I would recommend neXtep (Link removed - Domain was taken over by a NSFW-Website) for version controlling the database it has got a good set of documentation and forums that explains how to install and the errors encountered. I have tested it for postgreSQL 9.1 and 9.3, i was able to get it working for 9.1 but for 9.3 it doesn't seems to work.
Use a tool like iBatis Migrations (manual, short tutorial video) which allows you to version control the changes you make to a database throughout the lifecycle of a project, rather than the database itself.
This allows you to selectively apply individual changes to different environments, keep a changelog of which changes are in which environments, create scripts to apply changes A through N, rollback changes, etc.

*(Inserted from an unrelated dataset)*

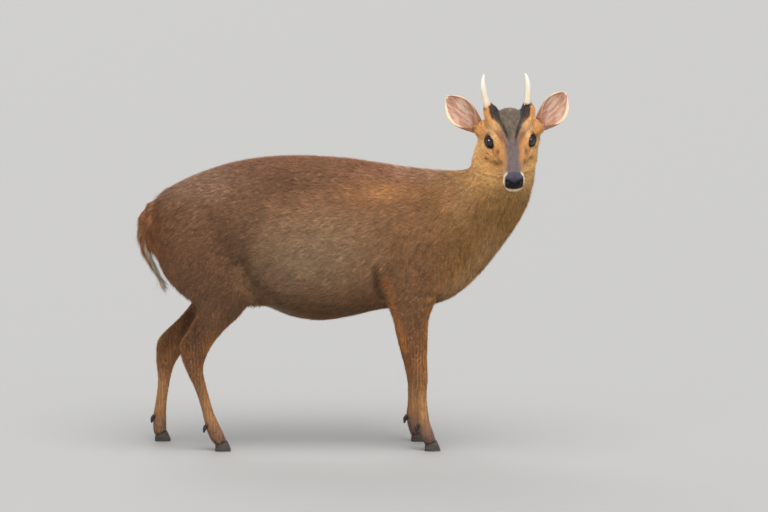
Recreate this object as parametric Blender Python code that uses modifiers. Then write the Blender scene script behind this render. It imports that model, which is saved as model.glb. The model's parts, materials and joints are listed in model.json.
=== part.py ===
"""A life-size male muntjac with spike antlers, standing with its head turned to its right.

Metres, +Z up. The body faces +X and its right side faces -Y. The origin lies on the floor,
under the middle of the animal's bounding box.

The flesh is lofted from side-view sections, fused and smoothed, and then parted by thin cuts.
Hooves, dewclaws, antlers, eyes, ears and tail are pieces of their own, set in the flesh.
"""

from math import cos, pi, radians, sin, tau

import bmesh
import bpy
import numpy as np
from mathutils import Matrix, Vector

GAP = 0.0003  # clearance that touching pieces keep
CUT_OVERLAP = 0.00005  # how much more a socket is grown, since a faceted skin lies inside its own offset

# The flesh as it is fused: voxel size, smoothing passes and the triangles that are kept
BODY_GRAIN, BODY_SMOOTHING, BODY_TRIANGLES = 0.0028, 9, 5000
HEAD_GRAIN, HEAD_SMOOTHING, HEAD_TRIANGLES = 0.0014, 4, 3300

# The head's place: the point midway between the eyes, and how far it turns, nods and tilts
EYE_MIDDLE = Vector((0.2906, -0.112, 0.5817))
HEAD_TURN = radians(-86.3)
HEAD_NOD = radians(38)
HEAD_TILT = radians(2)

EYE_RADIUS = 0.0130
EYE_CENTRE = Vector((-0.0038, 0.0330, -0.0018))  # in the head's frame, on the left side
EYE_FACING = Vector((0.79, 0.54, 0.29)).normalized()
EYE_SLOT = (0.0128, 0.0118)  # half length and half height of the opening between the lids
EYE_SLANT = 0.75  # how steeply the opening runs down towards the nose
LID_RADIUS = 0.0023

ANTLER_RADII = (0.0072, 0.0068, 0.0063, 0.0056, 0.0047, 0.0034, 0.0012)
ANTLER_PATH = (
    (-0.0450, 0.0352, 0.0370),
    (-0.0560, 0.0374, 0.0455),
    (-0.0650, 0.0394, 0.0540),
    (-0.0730, 0.0409, 0.0630),
    (-0.0800, 0.0409, 0.0710),
    (-0.0860, 0.0397, 0.0780),
    (-0.0905, 0.0376, 0.0835),
)
ANTLER_LEAN = -0.08  # the share of its height by which each spike leans to the animal's left

EAR_LENGTH, EAR_WIDEST = 0.091, 0.42  # and the share of its length where it is widest
EAR_ROOT = Vector((-0.0440, 0.0580, -0.0050))
EAR_ALONG = Vector((-0.750, 0.625, 0.222)).normalized()
EAR_OPENS = Vector((0.54, 0.36, 0.761)).normalized()
EAR_HALF_WIDTH, EAR_STEM, EAR_WALL = 0.0243, 0.0125, 0.0026
EAR_DROOP = -0.0018  # how far the leaf hangs below the line from root to tip
EAR_ROWS, EAR_COLUMNS = 12, 9

HOOF_LENGTH, HOOF_WIDTH, HOOF_TOE_HEIGHT, HOOF_HEEL_HEIGHT = 0.0300, 0.0110, 0.0185, 0.0105
HOOF_SPLAY = radians(4)
DEWCLAW_LENGTH, DEWCLAW_RADIUS = 0.0120, 0.0034

FORE_TRACK, HIND_TRACK = 0.057, 0.060  # each foot's distance from the middle plane

# How far a left leg stands behind its right one, by height: floor, knee or hock, and body
FORE_STRIDE = ((0.0, 0.135, 0.270), (-0.026, -0.012, 0.0))
HIND_STRIDE = ((0.0, 0.165, 0.200, 0.290), (-0.123, -0.052, -0.036, 0.0))

# The tail's long hair: tiers from under its root to its tip, and where the locks stand round it
LOCK_TIERS, LOCK_FIRST, LOCK_LAST = 6, 0.33, 0.93
LOCK_SPOKES, LOCK_STAGGER = (-96, -58, -20, 20, 58, 96), 19.0
LOCK_LENGTH, LOCK_VARIES = 0.046, 0.30
LOCK_WIDTH, LOCK_THICKNESS, LOCK_BEND = 0.27, 0.10, -0.01
LOCK_FLARE, LOCK_ROOT_DEPTH = 0.09, 0.75
SEED = 7

FUR = dict(colour=(0.30, 0.13, 0.055), roughness=0.75)
LEG_FUR = dict(colour=(0.42, 0.19, 0.075), roughness=0.75)
FACE_FUR = dict(colour=(0.50, 0.24, 0.085), roughness=0.75)
EAR_SKIN = dict(colour=(0.55, 0.33, 0.25), roughness=0.7)
BONE = dict(colour=(0.80, 0.73, 0.60), roughness=0.35)
EYE_BLACK = dict(colour=(0.012, 0.010, 0.012), roughness=0.05)
NOSE_SKIN = dict(colour=(0.035, 0.033, 0.040), roughness=0.3)
HORN = dict(colour=(0.045, 0.035, 0.030), roughness=0.4)


# Scene and materials


def clear_scene():
    for obj in list(bpy.data.objects):
        bpy.data.objects.remove(obj)
    for name in ("muntjac", "cutters"):
        group = bpy.data.collections.new(name)
        bpy.context.scene.collection.children.link(group)


def material(name, colour, roughness, metallic=0.0):
    made = bpy.data.materials.new(name)
    made.use_nodes = True
    shader = made.node_tree.nodes["Principled BSDF"]
    shader.inputs["Base Color"].default_value = (*colour, 1.0)
    shader.inputs["Roughness"].default_value = roughness
    shader.inputs["Metallic"].default_value = metallic
    return made


# Mesh helpers


def mesh_object(name, mesh, group="cutters"):
    obj = bpy.data.objects.new(name, mesh)
    bpy.data.collections[group].objects.link(obj)
    if group == "cutters":
        obj.hide_render = True
        obj.display_type = "WIRE"
    return obj


def from_bmesh(name, shape, group="cutters"):
    bmesh.ops.recalc_face_normals(shape, faces=shape.faces)
    mesh = bpy.data.meshes.new(name)
    shape.to_mesh(mesh)
    shape.free()
    return mesh_object(name, mesh, group)


def evaluated_mesh(obj):
    bpy.context.view_layer.update()
    graph = bpy.context.evaluated_depsgraph_get()
    return bpy.data.meshes.new_from_object(obj.evaluated_get(graph))


def applied(obj):
    """The object with its modifiers applied."""
    mesh = evaluated_mesh(obj)
    obj.modifiers.clear()
    obj.data = mesh
    return obj


def copy_of(obj, name):
    return mesh_object(name, obj.data.copy())


def drop(*objects):
    for obj in objects:
        bpy.data.objects.remove(obj)


def joined(name, objects):
    """One mesh object that holds the shells of several, which it replaces."""
    shape = bmesh.new()
    for obj in objects:
        part = obj.data.copy()
        part.transform(obj.matrix_world)
        shape.from_mesh(part)
        bpy.data.meshes.remove(part)
    drop(*objects)
    mesh = bpy.data.meshes.new(name)
    shape.to_mesh(mesh)
    shape.free()
    return mesh_object(name, mesh)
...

I'd like to put the entire database under version control, what
database engine can I use so that I can put the actual database under
version control instead of its dump?
This is not database engine dependent. By Microsoft SQL Server there are lots of version controlling programs. I don't think that problem can be solved with git, you have to use a pgsql specific schema version control system. I don't know whether such a thing exists or not...
Use a version-controlled database, of which there are now several.
https://www.dolthub.com/blog/2021-09-17-database-version-control/
These products don't apply version control on top of another type of database -- they are their own database engines that support version control operations. So you need to migrate to them or start building on them in the first place.
I write one of them, DoltDB, which combines the interfaces of MySQL and Git. Check it out here:
https://github.com/dolthub/dolt
I wish it were simpler. Checking in the schema as a text file is a good start to capture the structure of the DB. For the content, however, I have not found a cleaner, better method for git than CSV files. One per table. The DB can then be edited on multiple branches and merges extremely well.